Of all the ABO types, Type B shows the most clearly defined geographic distribution. The small numbers of Type B in Western Europeans represents western migration by Asian nomadic peoples. This is best seen in the easternmost western Europeans, the Germans and Austrians, who have an unexpectedly high incidence of Type B blood compared to their western neighbors.
There you have it. Black on white. No question about it. Scientifically proved. I am a nomad.
What is it all about, you may wonder. Nothing much, nothing really, just trying to get an answer to that one question I keep getting all the time … you, who lived in so many countries … and so on and on – which one do you like best?
N O N E !!!
There is no one country, no one place, no one anything in the world I like ‘the best’. Not possible. And the more I travel the less possible it is to pick the one. Forget it. Silly question. Next one.
Yes, there is one ‘next one’, next question they keep asking: How can you? Why do you travel? Why don’t you settle down? Hmmm, and what exactly am I suppose to do? Sit put in one place, same job, same neighbors, same food, same horizons, same views, same everything. Year after year. Thank you very much but no thank you. Once you begin to travel, once you begin to appreciate (as it is called today) the nomadic way of life, you also begin to live a global life.
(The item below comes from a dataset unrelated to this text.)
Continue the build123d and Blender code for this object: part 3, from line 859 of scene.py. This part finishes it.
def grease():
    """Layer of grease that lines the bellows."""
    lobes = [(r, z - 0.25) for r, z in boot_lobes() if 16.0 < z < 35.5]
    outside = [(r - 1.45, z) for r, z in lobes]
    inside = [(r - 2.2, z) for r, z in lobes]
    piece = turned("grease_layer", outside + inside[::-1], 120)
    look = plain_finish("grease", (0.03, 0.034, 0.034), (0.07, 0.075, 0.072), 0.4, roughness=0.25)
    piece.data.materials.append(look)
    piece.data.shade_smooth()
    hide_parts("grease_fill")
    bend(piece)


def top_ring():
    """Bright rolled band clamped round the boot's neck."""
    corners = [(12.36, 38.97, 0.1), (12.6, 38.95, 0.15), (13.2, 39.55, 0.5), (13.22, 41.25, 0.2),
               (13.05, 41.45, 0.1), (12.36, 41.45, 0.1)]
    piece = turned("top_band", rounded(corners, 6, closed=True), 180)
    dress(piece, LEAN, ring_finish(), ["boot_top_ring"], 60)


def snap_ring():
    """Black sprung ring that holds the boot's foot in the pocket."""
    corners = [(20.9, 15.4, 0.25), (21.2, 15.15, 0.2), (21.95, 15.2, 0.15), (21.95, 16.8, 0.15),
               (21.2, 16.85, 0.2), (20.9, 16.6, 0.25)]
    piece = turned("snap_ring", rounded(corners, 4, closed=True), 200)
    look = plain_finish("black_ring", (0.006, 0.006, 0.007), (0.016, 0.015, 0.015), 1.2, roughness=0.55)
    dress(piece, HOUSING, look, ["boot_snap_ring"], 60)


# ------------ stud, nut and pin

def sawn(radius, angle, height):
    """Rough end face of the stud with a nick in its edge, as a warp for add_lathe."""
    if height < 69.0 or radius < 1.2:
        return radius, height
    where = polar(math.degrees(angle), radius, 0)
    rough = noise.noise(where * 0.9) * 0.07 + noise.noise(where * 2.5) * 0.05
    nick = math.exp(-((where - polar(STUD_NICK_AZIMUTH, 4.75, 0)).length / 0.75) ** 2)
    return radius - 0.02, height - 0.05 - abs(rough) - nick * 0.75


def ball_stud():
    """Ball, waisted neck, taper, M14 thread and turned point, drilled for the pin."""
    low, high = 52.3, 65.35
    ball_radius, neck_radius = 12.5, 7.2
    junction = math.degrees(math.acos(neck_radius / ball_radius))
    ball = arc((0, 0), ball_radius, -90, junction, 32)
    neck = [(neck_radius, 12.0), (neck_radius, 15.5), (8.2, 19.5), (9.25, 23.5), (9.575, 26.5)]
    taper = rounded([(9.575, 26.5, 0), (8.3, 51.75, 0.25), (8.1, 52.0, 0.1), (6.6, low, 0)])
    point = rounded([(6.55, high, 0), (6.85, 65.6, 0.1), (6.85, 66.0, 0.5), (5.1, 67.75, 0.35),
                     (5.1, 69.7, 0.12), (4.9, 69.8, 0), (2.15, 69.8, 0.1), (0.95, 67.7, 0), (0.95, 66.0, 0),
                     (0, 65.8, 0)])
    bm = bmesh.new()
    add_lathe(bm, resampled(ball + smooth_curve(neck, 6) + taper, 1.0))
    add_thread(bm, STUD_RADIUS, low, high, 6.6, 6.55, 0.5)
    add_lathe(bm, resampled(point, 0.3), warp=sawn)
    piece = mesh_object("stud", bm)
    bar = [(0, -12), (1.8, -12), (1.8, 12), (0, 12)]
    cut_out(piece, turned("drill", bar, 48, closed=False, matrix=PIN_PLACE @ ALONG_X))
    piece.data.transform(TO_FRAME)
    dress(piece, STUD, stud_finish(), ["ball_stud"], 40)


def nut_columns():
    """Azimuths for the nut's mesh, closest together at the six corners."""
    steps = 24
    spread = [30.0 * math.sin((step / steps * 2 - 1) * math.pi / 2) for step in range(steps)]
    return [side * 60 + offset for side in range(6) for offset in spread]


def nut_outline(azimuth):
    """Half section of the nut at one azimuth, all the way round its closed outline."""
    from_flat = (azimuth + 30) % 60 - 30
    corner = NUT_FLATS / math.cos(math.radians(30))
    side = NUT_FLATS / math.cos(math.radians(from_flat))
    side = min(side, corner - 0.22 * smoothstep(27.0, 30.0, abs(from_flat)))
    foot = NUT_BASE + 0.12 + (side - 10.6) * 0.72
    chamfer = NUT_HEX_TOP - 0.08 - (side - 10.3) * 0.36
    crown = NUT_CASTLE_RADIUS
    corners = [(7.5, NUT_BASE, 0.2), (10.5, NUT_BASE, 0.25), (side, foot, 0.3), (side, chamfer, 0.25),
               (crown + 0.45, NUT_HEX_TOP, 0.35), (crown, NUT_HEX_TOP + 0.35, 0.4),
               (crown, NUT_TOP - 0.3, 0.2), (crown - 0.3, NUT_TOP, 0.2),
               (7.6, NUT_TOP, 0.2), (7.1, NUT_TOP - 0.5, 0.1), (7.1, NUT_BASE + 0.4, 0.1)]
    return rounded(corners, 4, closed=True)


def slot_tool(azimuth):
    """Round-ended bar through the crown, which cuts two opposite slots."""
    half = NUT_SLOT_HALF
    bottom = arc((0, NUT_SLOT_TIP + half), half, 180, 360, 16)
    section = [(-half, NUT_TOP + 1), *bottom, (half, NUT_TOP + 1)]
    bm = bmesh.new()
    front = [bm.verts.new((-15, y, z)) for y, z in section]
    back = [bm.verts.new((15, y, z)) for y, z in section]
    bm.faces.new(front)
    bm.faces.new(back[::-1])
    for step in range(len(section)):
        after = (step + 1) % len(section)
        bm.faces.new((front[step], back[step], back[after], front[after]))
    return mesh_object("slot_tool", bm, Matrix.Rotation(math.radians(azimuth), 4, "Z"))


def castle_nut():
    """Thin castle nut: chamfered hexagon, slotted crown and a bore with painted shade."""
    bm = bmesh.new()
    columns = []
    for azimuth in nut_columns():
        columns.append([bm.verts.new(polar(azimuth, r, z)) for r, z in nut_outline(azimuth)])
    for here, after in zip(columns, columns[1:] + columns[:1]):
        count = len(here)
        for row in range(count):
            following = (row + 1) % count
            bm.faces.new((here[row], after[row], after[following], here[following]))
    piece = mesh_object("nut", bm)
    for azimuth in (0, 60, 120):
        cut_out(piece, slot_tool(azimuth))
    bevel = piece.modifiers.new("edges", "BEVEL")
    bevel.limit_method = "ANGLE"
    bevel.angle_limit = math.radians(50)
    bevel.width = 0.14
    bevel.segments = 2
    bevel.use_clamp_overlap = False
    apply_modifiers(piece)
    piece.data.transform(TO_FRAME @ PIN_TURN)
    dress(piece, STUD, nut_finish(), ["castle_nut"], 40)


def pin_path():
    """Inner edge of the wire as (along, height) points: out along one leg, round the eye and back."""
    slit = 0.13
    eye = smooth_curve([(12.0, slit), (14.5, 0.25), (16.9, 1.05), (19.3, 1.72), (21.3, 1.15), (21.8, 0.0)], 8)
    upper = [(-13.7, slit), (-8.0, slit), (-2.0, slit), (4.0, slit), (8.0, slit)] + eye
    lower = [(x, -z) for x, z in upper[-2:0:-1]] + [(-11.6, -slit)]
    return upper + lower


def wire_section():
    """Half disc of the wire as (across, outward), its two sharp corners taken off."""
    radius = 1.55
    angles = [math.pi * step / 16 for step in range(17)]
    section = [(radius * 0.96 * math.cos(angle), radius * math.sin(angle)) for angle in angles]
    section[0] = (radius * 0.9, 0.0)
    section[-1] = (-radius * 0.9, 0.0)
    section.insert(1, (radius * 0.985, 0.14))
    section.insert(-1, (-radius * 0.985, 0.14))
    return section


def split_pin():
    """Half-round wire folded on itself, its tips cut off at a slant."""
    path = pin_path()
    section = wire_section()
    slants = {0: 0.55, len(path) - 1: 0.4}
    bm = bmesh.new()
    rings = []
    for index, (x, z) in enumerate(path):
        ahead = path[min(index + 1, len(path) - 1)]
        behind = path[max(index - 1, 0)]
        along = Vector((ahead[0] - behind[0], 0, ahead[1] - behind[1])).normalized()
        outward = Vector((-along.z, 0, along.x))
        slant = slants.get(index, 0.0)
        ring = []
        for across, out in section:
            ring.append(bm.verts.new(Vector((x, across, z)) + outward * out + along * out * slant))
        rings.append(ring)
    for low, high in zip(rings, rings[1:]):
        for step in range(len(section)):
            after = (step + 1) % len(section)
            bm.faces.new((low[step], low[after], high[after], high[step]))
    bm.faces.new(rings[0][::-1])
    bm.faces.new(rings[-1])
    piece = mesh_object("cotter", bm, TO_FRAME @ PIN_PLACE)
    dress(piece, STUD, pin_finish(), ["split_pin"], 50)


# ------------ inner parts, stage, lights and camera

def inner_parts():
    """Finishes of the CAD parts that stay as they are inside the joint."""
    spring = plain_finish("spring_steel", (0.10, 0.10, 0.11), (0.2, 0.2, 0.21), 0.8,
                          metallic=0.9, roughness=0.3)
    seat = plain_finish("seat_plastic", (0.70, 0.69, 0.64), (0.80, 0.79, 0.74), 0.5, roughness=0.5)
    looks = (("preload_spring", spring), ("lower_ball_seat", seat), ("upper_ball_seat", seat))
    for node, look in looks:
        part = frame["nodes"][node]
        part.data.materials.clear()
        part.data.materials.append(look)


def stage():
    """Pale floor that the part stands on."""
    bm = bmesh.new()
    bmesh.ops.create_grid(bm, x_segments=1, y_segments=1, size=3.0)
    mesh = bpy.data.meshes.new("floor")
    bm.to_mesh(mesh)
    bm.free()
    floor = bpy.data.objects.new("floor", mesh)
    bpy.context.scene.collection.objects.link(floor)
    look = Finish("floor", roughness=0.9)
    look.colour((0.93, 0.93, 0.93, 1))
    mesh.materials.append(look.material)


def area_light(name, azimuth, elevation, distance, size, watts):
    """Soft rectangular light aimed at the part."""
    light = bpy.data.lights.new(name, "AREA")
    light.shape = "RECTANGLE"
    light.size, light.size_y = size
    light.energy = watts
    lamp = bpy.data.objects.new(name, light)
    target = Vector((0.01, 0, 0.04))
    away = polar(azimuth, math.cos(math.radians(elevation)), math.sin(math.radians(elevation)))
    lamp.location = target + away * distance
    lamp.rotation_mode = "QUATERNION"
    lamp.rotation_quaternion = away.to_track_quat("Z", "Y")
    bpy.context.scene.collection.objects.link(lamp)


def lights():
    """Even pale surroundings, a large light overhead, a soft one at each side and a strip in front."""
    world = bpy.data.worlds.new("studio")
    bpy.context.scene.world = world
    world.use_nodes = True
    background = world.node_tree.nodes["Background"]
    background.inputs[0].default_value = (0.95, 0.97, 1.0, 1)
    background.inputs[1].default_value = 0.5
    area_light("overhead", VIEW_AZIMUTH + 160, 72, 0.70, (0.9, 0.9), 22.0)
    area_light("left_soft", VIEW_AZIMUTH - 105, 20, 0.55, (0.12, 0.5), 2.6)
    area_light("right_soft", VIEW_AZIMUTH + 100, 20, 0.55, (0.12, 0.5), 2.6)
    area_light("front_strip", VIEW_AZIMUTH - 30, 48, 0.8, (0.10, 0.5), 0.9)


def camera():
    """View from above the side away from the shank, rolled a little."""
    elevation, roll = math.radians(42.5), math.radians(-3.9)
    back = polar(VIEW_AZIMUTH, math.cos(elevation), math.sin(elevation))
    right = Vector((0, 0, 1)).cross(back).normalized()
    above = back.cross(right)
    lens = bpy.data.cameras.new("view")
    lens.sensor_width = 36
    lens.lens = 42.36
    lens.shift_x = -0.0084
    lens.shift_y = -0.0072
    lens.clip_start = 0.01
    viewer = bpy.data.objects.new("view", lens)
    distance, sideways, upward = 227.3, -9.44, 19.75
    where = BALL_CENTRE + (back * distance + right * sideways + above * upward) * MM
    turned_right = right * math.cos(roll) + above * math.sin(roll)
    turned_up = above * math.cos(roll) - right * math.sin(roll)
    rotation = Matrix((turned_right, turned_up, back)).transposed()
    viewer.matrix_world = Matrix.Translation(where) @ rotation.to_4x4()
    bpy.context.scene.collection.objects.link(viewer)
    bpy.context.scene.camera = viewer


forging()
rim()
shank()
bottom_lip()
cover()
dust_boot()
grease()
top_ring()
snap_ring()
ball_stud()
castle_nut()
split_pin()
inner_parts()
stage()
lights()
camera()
Your thoughts get global. Your vision gets global. Your pallet gets global. You get global. And no one single place in the world can match that. Once you start there is no way back. You keep on and on and on. And love it.
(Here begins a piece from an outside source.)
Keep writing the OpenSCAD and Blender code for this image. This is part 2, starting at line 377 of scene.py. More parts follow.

Any drawbacks? None I can think of. Nomadic lifestyle requires quick adaptation. You lose some and then you gain some – as they say.
First things that go out the window are things you never really cared for, like stuff indoctrinated in you by others when you were still a child. And that feels more like relief than a drawback. Pure pleasure.
So what was it all about that home sweet home? One’s pleasure or relief at being in or returning to one’s own home? There you have it. And btw perhaps I should visit Mongolia.